Repeat the whole listing exactly as written.

DATA BLOCK:
--------
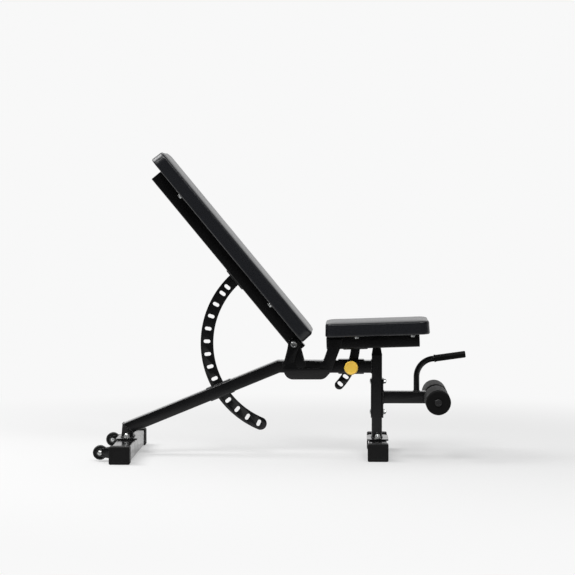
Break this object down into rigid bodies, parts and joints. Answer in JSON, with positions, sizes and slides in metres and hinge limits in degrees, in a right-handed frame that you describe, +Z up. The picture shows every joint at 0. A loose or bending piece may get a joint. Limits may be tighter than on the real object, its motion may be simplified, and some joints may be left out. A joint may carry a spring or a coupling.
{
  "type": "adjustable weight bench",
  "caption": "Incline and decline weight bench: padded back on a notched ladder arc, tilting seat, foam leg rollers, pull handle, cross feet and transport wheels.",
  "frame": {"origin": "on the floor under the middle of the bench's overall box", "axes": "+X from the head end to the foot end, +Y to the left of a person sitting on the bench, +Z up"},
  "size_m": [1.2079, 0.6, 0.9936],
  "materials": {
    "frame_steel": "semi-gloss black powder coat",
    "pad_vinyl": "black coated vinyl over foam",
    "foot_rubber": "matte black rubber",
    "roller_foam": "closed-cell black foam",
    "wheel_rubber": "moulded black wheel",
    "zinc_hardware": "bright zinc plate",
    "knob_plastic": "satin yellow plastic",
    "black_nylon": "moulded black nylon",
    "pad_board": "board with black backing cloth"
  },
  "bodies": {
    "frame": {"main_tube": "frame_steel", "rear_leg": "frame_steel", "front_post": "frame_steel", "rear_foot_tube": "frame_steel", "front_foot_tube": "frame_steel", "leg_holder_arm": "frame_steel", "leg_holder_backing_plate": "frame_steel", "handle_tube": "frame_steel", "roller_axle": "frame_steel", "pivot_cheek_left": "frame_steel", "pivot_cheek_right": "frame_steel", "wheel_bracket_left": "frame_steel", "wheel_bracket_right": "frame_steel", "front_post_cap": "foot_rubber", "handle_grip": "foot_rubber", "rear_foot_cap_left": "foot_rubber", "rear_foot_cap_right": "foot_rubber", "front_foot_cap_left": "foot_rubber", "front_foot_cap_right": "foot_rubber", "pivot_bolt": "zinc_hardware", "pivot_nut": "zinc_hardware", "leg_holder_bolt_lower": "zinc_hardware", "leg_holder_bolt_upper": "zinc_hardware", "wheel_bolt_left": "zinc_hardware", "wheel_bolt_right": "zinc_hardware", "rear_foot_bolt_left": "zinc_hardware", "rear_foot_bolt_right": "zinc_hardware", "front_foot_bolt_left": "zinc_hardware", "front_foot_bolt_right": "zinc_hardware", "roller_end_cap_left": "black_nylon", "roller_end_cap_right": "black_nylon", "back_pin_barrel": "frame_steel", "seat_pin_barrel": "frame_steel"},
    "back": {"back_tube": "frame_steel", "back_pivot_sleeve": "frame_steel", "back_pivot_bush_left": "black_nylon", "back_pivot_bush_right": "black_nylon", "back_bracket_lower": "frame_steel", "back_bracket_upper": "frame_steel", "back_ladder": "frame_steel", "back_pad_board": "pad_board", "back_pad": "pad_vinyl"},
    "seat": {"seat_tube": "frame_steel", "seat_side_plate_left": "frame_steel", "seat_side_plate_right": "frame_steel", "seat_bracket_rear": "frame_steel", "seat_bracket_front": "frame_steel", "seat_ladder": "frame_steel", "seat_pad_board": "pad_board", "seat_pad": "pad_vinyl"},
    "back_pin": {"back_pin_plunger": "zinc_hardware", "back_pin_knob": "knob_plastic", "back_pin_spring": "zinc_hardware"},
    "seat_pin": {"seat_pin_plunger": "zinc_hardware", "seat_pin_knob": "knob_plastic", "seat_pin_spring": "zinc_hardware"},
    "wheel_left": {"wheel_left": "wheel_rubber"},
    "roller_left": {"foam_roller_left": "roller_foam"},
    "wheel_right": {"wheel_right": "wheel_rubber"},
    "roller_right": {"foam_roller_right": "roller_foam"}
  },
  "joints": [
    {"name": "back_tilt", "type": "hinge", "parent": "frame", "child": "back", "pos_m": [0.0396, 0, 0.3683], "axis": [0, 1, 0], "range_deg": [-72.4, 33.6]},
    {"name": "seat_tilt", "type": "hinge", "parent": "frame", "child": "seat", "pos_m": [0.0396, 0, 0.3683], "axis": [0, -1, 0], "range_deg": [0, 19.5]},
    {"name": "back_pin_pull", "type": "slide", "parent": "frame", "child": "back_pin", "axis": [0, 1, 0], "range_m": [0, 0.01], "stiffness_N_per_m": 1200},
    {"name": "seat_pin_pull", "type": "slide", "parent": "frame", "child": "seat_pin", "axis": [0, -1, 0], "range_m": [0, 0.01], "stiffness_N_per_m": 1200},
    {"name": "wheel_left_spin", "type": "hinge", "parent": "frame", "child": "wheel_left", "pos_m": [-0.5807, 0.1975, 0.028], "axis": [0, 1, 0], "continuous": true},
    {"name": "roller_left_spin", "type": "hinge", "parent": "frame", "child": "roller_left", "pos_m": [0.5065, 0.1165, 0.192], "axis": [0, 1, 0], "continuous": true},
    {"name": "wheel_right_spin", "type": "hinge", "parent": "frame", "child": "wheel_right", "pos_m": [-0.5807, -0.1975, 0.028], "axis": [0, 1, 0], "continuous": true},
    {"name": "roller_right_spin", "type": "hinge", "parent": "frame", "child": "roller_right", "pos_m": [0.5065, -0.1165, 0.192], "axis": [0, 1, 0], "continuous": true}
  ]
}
--------
COMPLETED EXERCISE:
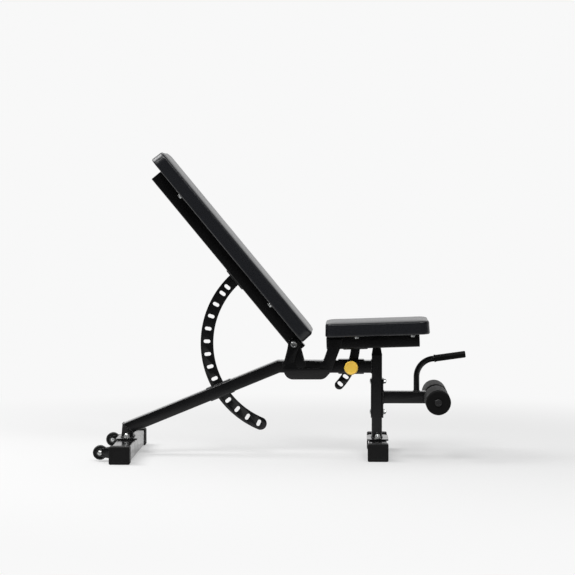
Break this object down into rigid bodies, parts and joints. Answer in JSON, with positions, sizes and slides in metres and hinge limits in degrees, in a right-handed frame that you describe, +Z up. The picture shows every joint at 0. A loose or bending piece may get a joint. Limits may be tighter than on the real object, its motion may be simplified, and some joints may be left out. A joint may carry a spring or a coupling.
{
  "type": "adjustable weight bench",
  "caption": "Incline and decline weight bench: padded back on a notched ladder arc, tilting seat, foam leg rollers, pull handle, cross feet and transport wheels.",
  "frame": {"origin": "on the floor under the middle of the bench's overall box", "axes": "+X from the head end to the foot end, +Y to the left of a person sitting on the bench, +Z up"},
  "size_m": [1.2079, 0.6, 0.9936],
  "materials": {
    "frame_steel": "semi-gloss black powder coat",
    "pad_vinyl": "black coated vinyl over foam",
    "foot_rubber": "matte black rubber",
    "roller_foam": "closed-cell black foam",
    "wheel_rubber": "moulded black wheel",
    "zinc_hardware": "bright zinc plate",
    "knob_plastic": "satin yellow plastic",
    "black_nylon": "moulded black nylon",
    "pad_board": "board with black backing cloth"
  },
  "bodies": {
    "frame": {"main_tube": "frame_steel", "rear_leg": "frame_steel", "front_post": "frame_steel", "rear_foot_tube": "frame_steel", "front_foot_tube": "frame_steel", "leg_holder_arm": "frame_steel", "leg_holder_backing_plate": "frame_steel", "handle_tube": "frame_steel", "roller_axle": "frame_steel", "pivot_cheek_left": "frame_steel", "pivot_cheek_right": "frame_steel", "wheel_bracket_left": "frame_steel", "wheel_bracket_right": "frame_steel", "front_post_cap": "foot_rubber", "handle_grip": "foot_rubber", "rear_foot_cap_left": "foot_rubber", "rear_foot_cap_right": "foot_rubber", "front_foot_cap_left": "foot_rubber", "front_foot_cap_right": "foot_rubber", "pivot_bolt": "zinc_hardware", "pivot_nut": "zinc_hardware", "leg_holder_bolt_lower": "zinc_hardware", "leg_holder_bolt_upper": "zinc_hardware", "wheel_bolt_left": "zinc_hardware", "wheel_bolt_right": "zinc_hardware", "rear_foot_bolt_left": "zinc_hardware", "rear_foot_bolt_right": "zinc_hardware", "front_foot_bolt_left": "zinc_hardware", "front_foot_bolt_right": "zinc_hardware", "roller_end_cap_left": "black_nylon", "roller_end_cap_right": "black_nylon", "back_pin_barrel": "frame_steel", "seat_pin_barrel": "frame_steel"},
    "back": {"back_tube": "frame_steel", "back_pivot_sleeve": "frame_steel", "back_pivot_bush_left": "black_nylon", "back_pivot_bush_right": "black_nylon", "back_bracket_lower": "frame_steel", "back_bracket_upper": "frame_steel", "back_ladder": "frame_steel", "back_pad_board": "pad_board", "back_pad": "pad_vinyl"},
    "seat": {"seat_tube": "frame_steel", "seat_side_plate_left": "frame_steel", "seat_side_plate_right": "frame_steel", "seat_bracket_rear": "frame_steel", "seat_bracket_front": "frame_steel", "seat_ladder": "frame_steel", "seat_pad_board": "pad_board", "seat_pad": "pad_vinyl"},
    "back_pin": {"back_pin_plunger": "zinc_hardware", "back_pin_knob": "knob_plastic", "back_pin_spring": "zinc_hardware"},
    "seat_pin": {"seat_pin_plunger": "zinc_hardware", "seat_pin_knob": "knob_plastic", "seat_pin_spring": "zinc_hardware"},
    "wheel_left": {"wheel_left": "wheel_rubber"},
    "roller_left": {"foam_roller_left": "roller_foam"},
    "wheel_right": {"wheel_right": "wheel_rubber"},
    "roller_right": {"foam_roller_right": "roller_foam"}
  },
  "joints": [
    {"name": "back_tilt", "type": "hinge", "parent": "frame", "child": "back", "pos_m": [0.0396, 0, 0.3683], "axis": [0, 1, 0], "range_deg": [-72.4, 33.6]},
    {"name": "seat_tilt", "type": "hinge", "parent": "frame", "child": "seat", "pos_m": [0.0396, 0, 0.3683], "axis": [0, -1, 0], "range_deg": [0, 19.5]},
    {"name": "back_pin_pull", "type": "slide", "parent": "frame", "child": "back_pin", "axis": [0, 1, 0], "range_m": [0, 0.01], "stiffness_N_per_m": 1200},
    {"name": "seat_pin_pull", "type": "slide", "parent": "frame", "child": "seat_pin", "axis": [0, -1, 0], "range_m": [0, 0.01], "stiffness_N_per_m": 1200},
    {"name": "wheel_left_spin", "type": "hinge", "parent": "frame", "child": "wheel_left", "pos_m": [-0.5807, 0.1975, 0.028], "axis": [0, 1, 0], "continuous": true},
    {"name": "roller_left_spin", "type": "hinge", "parent": "frame", "child": "roller_left", "pos_m": [0.5065, 0.1165, 0.192], "axis": [0, 1, 0], "continuous": true},
    {"name": "wheel_right_spin", "type": "hinge", "parent": "frame", "child": "wheel_right", "pos_m": [-0.5807, -0.1975, 0.028], "axis": [0, 1, 0], "continuous": true},
    {"name": "roller_right_spin", "type": "hinge", "parent": "frame", "child": "roller_right", "pos_m": [0.5065, -0.1165, 0.192], "axis": [0, 1, 0], "continuous": true}
  ]
}